Enfin, les « portes, fenêtres, murs allèges sous claustras et sous tableau à l’intérieur des salles de classe, murs sous claustras à l’extérieur des salles de classe sur la façade principale, et sous allège dans le bureau et magasin » devront être peints en « marron N°1680 ».
Si le ministre Kokoroko a tenté d’arrêter l’hémorragie, dans son département, ce n’est pas encore le cas dans d’autres. Entre autres, la santé, la sécurité…
​En effet, à travers le pays, on dénombre des centres de santé, construits par des deniers publics dont les bâtiments sont peints aux couleurs du parti au pouvoir. Dans ce même pays, de nombreux véhicules de police sont des mêmes couleurs. Même un commissariat dans une ville du littoral en dehors de Lomé mais en bordure de l’océan arbore ces couleurs.
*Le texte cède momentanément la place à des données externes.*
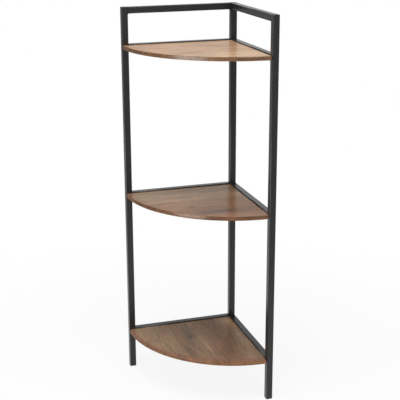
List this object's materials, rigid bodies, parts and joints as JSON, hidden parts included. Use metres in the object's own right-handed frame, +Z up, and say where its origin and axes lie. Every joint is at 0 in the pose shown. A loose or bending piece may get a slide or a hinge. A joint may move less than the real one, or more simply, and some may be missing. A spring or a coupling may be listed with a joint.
{
  "type": "corner shelf unit",
  "caption": "Tall corner shelf unit: a black square-tube frame carries quarter-round wooden boards on welded tabs, with a guard rail above the top board.",
  "frame": {"origin": "on the floor, under the middle of the square footprint", "axes": "+Z up; the two side frames stand against walls at +Y (left side frame, along X) and at +X (right side frame, along Y), so the room's corner is at +X +Y and the boards' round fronts face -X -Y"},
  "size_m": [0.372, 0.372, 1.197],
  "materials": {
    "frame_steel": "satin black powder coat",
    "shelf_wood": "stained and clear-lacquered, satin",
    "plug_plastic": "fine-grained black",
    "screw_steel": "bright zinc plate"
  },
  "bodies": {
    "root": {"left_post": "frame_steel", "corner_post": "frame_steel", "right_post": "frame_steel", "guard_left_rail": "frame_steel", "guard_right_rail": "frame_steel", "upper_left_rail": "frame_steel", "upper_right_rail": "frame_steel", "middle_left_rail": "frame_steel", "middle_right_rail": "frame_steel", "lower_left_rail": "frame_steel", "lower_right_rail": "frame_steel", "upper_left_tab_1": "frame_steel", "upper_left_tab_2": "frame_steel", "upper_right_tab_1": "frame_steel", "upper_right_tab_2": "frame_steel", "middle_left_tab_1": "frame_steel", "middle_left_tab_2": "frame_steel", "middle_right_tab_1": "frame_steel", "middle_right_tab_2": "frame_steel", "lower_left_tab_1": "frame_steel", "lower_left_tab_2": "frame_steel", "lower_right_tab_1": "frame_steel", "lower_right_tab_2": "frame_steel", "upper_shelf_board": "shelf_wood", "middle_shelf_board": "shelf_wood", "lower_shelf_board": "shelf_wood", "left_foot_plug": "plug_plastic", "corner_foot_plug": "plug_plastic", "right_foot_plug": "plug_plastic", "left_top_plug": "plug_plastic", "corner_top_plug": "plug_plastic", "right_top_plug": "plug_plastic", "upper_left_screw_1": "screw_steel", "upper_left_screw_2": "screw_steel", "upper_right_screw_1": "screw_steel", "upper_right_screw_2": "screw_steel", "middle_left_screw_1": "screw_steel", "middle_left_screw_2": "screw_steel", "middle_right_screw_1": "screw_steel", "middle_right_screw_2": "screw_steel", "lower_left_screw_1": "screw_steel", "lower_left_screw_2": "screw_steel", "lower_right_screw_1": "screw_steel", "lower_right_screw_2": "screw_steel"}
  },
  "joints": []
}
​Loin de nous, l’idée de blâmer une institution pour ses couleurs. On peut objecter que l’usage du bleu et du blanc sur des véhicules et certains bâtiments de la police n’a rien de considération partisane politique et que ces couleurs traditionnellement sont affectées à ce corps de métier. Si c’est le cas, il va falloir définir un cadre juridique qui indique aux partis politiques les couleurs à ne pas utiliser parce que déjà adoptées par des institutions de la république. Juste pour éviter la confusion dans les esprits.
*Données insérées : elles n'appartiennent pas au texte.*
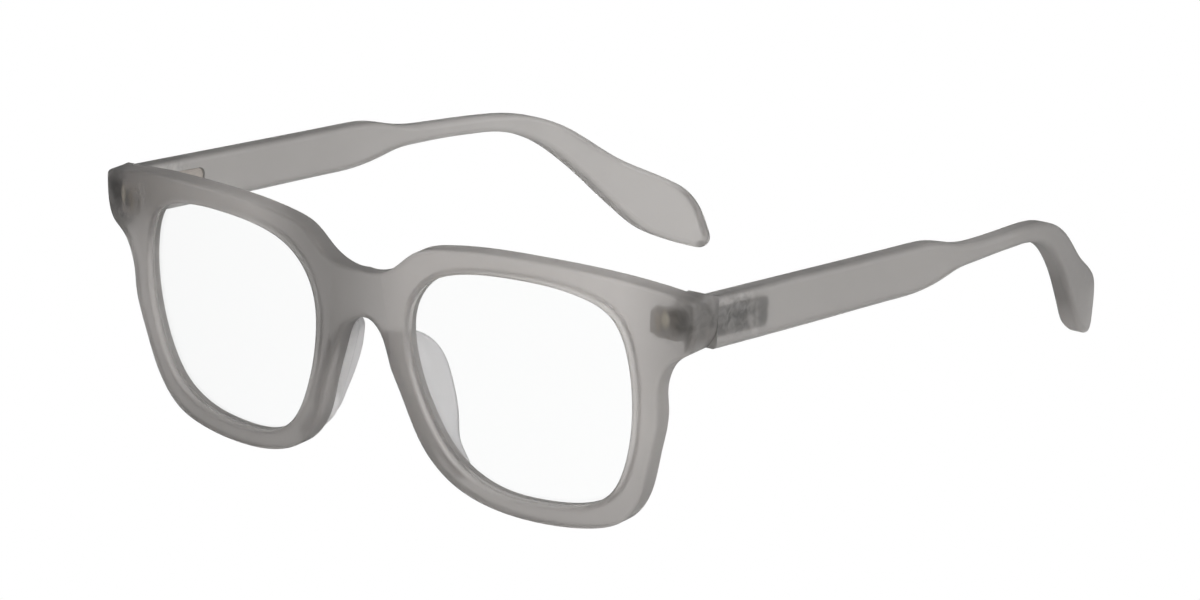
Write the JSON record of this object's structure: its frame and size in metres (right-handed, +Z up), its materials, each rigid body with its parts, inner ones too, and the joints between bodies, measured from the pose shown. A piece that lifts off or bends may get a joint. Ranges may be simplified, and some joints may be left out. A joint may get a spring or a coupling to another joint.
{
  "type": "square eyeglasses",
  "caption": "Square full-rim eyeglasses in thick translucent plastic, with clear lenses, raised nose pads and folding temples on barrel hinges.",
  "frame": {"origin": "bottom centre of the open glasses' bounding box, on the plane that the rims and the temple tips rest on", "axes": "+Z up, -Y the way the lenses face, +X the wearer's left; the temples run back along +Y"},
  "size_m": [0.1442, 0.1576, 0.05],
  "materials": {
    "frame_acetate": "frosted translucent grey",
    "temple_acetate": "frosted translucent grey",
    "pad_acetate": "frosted translucent light grey",
    "lens": "clear polished",
    "hinge_metal": "plated",
    "screw_metal": "bright"
  },
  "bodies": {
    "front": {"front_frame": "frame_acetate", "lens_left": "lens", "lens_right": "lens", "nose_pad_left": "pad_acetate", "nose_pad_right": "pad_acetate", "front_hinge_left": "hinge_metal", "front_hinge_right": "hinge_metal", "hinge_screw_left": "screw_metal", "hinge_screw_right": "screw_metal"},
    "left_temple": {"temple_left": "temple_acetate", "temple_hinge_left": "hinge_metal"},
    "right_temple": {"temple_right": "temple_acetate", "temple_hinge_right": "hinge_metal"}
  },
  "joints": [
    {"name": "left_temple_fold", "type": "hinge", "parent": "front", "child": "left_temple", "pos_m": [0.0667, -0.06441, 0.04151], "axis": [0, 0.0995, 0.995], "range_deg": [0, 84.5]},
    {"name": "right_temple_fold", "type": "hinge", "parent": "front", "child": "right_temple", "pos_m": [-0.0667, -0.06441, 0.04151], "axis": [0, 0.0995, 0.995], "range_deg": [-62, 0]}
  ]
}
​L’autre grande déception vient d’un média public qui, de plus en plus, prend des allures d’une caisse de résonnance du parti au pouvoir, sur lequel, désormais, le culte de la personnalité et la flagornerie dithyrambique qui encense ce parti, font bon ménage. Le 29 avril, dernier au soir du jour du vote, pour présenter le journal de 20 heures, il a fallu au préposé, de porter une chemise blanche sous une cravate bleue. Par décence, nous passons sur les interprétations pour le moins, monstrueuses suscitées par cet événement, apparemment anodin, mais bardé d’une panoplie de messages politiques, au sein du public.
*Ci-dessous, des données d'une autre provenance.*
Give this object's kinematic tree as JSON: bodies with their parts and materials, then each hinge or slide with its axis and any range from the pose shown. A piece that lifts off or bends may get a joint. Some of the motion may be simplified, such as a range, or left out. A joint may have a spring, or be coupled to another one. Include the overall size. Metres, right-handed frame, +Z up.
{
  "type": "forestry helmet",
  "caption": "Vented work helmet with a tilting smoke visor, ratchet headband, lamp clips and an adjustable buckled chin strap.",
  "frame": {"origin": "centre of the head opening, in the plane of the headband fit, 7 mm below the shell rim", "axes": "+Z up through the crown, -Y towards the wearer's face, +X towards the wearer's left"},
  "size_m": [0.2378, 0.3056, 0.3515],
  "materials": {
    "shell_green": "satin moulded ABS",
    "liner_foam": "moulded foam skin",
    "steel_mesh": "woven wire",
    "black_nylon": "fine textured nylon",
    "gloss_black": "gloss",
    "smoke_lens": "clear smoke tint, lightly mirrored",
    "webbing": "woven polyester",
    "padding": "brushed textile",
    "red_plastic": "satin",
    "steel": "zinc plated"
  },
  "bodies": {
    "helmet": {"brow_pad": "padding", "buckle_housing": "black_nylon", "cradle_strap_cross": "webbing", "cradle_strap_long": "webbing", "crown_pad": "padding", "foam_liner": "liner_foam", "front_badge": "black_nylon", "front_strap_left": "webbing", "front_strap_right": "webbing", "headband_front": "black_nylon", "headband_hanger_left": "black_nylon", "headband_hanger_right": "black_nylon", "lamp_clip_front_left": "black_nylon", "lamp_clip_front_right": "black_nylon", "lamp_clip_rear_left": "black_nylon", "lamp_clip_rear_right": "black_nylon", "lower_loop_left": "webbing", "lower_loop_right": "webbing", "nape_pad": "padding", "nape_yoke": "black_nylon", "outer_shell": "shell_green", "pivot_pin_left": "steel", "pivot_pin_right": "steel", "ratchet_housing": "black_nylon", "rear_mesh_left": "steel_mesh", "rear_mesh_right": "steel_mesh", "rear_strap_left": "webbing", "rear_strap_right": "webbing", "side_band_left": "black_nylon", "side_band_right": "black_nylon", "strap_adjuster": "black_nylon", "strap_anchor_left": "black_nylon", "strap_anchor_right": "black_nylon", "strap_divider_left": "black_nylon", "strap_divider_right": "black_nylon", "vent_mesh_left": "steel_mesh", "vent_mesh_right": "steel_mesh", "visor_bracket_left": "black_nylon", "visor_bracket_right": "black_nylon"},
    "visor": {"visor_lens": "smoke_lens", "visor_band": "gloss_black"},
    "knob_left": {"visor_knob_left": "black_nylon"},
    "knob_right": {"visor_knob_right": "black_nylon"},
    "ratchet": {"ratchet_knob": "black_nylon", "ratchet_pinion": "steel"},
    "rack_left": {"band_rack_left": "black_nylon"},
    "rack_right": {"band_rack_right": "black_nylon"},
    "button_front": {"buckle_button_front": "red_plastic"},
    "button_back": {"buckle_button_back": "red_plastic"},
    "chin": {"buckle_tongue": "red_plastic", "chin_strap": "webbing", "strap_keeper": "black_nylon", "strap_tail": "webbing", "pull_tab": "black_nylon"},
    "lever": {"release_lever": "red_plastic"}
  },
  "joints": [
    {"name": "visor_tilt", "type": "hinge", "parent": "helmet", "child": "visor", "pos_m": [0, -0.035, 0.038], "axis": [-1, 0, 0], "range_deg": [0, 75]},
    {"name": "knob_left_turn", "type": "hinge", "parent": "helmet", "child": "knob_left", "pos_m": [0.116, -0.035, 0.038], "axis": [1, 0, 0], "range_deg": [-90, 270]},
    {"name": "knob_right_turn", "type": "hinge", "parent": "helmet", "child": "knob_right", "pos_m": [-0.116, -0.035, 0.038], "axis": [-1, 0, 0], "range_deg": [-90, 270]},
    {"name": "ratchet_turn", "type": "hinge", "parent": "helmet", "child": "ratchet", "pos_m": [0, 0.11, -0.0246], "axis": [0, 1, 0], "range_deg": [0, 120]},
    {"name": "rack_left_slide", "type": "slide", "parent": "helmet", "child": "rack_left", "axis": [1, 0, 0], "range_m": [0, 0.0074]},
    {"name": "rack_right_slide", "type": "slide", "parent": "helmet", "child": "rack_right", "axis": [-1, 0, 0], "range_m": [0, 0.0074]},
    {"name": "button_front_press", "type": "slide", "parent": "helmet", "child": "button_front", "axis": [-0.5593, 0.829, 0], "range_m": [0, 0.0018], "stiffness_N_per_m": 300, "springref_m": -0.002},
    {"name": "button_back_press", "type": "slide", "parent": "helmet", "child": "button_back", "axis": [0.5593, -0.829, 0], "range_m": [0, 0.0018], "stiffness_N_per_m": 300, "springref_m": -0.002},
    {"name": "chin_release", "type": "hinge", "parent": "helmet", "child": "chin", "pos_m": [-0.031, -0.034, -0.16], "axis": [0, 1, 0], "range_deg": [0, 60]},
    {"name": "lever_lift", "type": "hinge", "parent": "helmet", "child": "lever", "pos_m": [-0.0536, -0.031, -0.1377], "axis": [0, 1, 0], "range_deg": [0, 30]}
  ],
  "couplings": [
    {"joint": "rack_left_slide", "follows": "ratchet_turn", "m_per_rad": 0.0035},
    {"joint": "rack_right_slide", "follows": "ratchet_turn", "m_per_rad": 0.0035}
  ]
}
​Cette ‘’unirisation’’ tous azimuts qui ne rend aucun service au président Faure Gnassingbé, connu pour son attachement au réel et à l’utile, est de nature à tirer le pays vers le bas. Pour les besoins de la cause, le Togo doit se démarquer de toutes pratique assimilable à une réminiscence du parti unique. L’’’urinisation’’ tous azimuts doit cesser au Togo.